"Good heart—Michael Barrett—this day. All is not lost while one drop of Irish blood remains."

THE PESTIFEROUS PRISON.

"I saw the man, and I made a jump for him with two of my pals, but the crowd opened and let him pass through,—it seemed a purpose like, and just then I heard a roar and a great convulsive sob, and the crowd pushed this way and crushed that way, almost smothering me, and I nearly fainted from the awful squeezing I got, and I picked up a little girl from atween my feet, and when I looked up Barrett's body was a swinging to and fro from a rope, and all was over, and believe me, Sir, I was glad of it when it was over."

THE LAST EXECUTION AT NEWGATE.

It was high noon when I arrived at Newgate, and my visit was paid chiefly to that part of the prison devoted to the subsistence of the prisoners. I passed through the corridors and passages, and door after door, and hinge after hinge grated as I advanced with a companion. All around the prison are the high walls of the neighboring buildings, and attached to them are precipitous sheds with spikes to prevent the escape of prisoners who may succeed in getting as far as the yard. On top of the prison is a huge circular fan which revolves and gives ventilation to the interior of the jail. This improvement was the result of the labors of the great philanthropist John Howard.

In the old days Newgate was a hell upon earth. During the Eighteenth century prisoners endured the tortures of the damned here. Jail birds were shackled to the floor to prevent their escape, and mouldy bread and stinking water was given them to drink until their stomachs loathed the appearance of food. Their beds were of stinking straw, the rain from the heavens dripped through the roof upon them, the frost and cold eat into their bones; they festered in dirt, disease, and destitution, till their limbs broke out in horrible blains, and ulcers and all kinds of agues and dysenteries swept down upon them. Then in this terrible state, after rotting for months awaiting a trial, they came into the dock at the Old Bailey with the jail fevers upon them to slay with the pestiferous miasma which exhaled from their bodies, judge, jury, and pettifogging attorneys.

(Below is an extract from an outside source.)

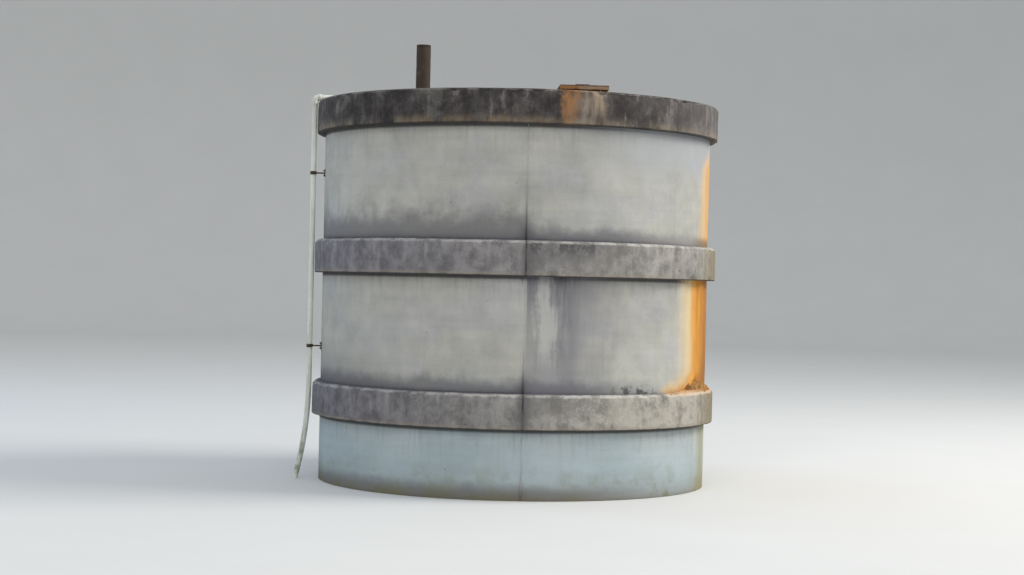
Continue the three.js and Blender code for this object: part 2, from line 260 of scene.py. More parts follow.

The prisoners were so crowded together in dark dungeons, that the air becoming corrupted by the stench, occasioned a disease called the "goal distemper," of which they died by dozens every day. Cartloads of dead bodies were carried out of the prison and thrown in a pit in the burying-ground of Christ's Church without ceremony. The effluvia in the year 1750 was so horrible that it made a pestilence in the whole district. Four judges who sat in the Session, a Lord Mayor, several aldermen, and other civic dignitaries were carried off by the distemper, together with a number of lawyers and jurors present at the trials of Newgate criminals.